◆ Task requirements ◆
Return only the lines running from the top of the entries to the line with "UP = V(0, 0, 1)", inclusive, exactly as written.

◆ Given records ◆

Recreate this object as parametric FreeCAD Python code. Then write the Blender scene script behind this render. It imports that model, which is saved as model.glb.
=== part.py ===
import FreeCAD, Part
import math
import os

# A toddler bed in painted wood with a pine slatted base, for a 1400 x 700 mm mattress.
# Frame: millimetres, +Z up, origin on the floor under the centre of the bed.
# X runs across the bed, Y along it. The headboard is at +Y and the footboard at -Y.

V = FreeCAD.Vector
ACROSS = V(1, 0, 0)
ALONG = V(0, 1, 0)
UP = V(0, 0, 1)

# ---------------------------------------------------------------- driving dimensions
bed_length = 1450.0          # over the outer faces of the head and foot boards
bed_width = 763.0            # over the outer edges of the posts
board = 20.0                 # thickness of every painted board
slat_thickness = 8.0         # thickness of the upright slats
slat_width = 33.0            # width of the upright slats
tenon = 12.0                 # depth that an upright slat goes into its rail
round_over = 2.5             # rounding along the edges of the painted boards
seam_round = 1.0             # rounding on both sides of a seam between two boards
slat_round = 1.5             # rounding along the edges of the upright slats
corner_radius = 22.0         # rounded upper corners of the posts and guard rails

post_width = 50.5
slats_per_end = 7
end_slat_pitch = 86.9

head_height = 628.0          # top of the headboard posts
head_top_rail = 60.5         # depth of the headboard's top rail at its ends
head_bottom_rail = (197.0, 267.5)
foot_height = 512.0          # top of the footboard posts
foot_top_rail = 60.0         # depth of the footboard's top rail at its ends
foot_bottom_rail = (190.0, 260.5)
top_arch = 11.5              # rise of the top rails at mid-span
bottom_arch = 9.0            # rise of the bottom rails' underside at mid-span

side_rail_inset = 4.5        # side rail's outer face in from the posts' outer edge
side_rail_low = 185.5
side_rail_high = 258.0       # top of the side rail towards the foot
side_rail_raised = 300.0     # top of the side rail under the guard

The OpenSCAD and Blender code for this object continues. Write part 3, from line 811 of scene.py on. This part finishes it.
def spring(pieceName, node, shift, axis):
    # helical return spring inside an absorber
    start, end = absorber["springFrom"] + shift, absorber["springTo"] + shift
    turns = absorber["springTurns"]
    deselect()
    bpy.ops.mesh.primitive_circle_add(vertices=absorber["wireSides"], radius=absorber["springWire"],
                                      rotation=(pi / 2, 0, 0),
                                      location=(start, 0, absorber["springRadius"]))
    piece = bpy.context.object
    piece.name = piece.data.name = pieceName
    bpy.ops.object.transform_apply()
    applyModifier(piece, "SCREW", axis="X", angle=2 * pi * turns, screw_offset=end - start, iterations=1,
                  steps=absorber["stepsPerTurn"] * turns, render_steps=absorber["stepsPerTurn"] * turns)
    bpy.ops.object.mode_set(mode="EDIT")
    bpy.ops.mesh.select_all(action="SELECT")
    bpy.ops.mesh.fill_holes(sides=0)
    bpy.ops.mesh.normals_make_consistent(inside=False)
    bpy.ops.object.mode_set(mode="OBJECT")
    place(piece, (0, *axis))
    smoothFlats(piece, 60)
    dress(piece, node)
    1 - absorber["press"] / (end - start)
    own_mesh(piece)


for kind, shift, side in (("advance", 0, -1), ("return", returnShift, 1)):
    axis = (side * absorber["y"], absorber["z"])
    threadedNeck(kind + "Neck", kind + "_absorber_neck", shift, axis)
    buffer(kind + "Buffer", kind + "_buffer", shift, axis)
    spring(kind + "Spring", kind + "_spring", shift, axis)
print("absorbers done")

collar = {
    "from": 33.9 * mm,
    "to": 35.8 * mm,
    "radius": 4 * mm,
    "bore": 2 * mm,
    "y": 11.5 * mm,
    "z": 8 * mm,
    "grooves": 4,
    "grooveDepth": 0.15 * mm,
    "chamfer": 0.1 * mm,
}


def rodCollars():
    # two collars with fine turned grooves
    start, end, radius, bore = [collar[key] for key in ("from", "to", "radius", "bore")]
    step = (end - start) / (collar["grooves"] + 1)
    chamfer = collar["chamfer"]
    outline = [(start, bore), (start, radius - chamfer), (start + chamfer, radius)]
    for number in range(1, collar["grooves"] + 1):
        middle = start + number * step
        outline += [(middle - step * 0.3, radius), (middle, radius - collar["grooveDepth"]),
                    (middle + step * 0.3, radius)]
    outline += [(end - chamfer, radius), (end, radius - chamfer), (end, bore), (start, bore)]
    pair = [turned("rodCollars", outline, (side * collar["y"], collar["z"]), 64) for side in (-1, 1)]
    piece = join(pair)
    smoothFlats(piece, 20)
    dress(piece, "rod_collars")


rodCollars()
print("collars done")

◆ Result of the exercise ◆
Recreate this object as parametric FreeCAD Python code. Then write the Blender scene script behind this render. It imports that model, which is saved as model.glb.
=== part.py ===
import FreeCAD, Part
import math
import os

# A toddler bed in painted wood with a pine slatted base, for a 1400 x 700 mm mattress.
# Frame: millimetres, +Z up, origin on the floor under the centre of the bed.
# X runs across the bed, Y along it. The headboard is at +Y and the footboard at -Y.

V = FreeCAD.Vector
ACROSS = V(1, 0, 0)
ALONG = V(0, 1, 0)
UP = V(0, 0, 1)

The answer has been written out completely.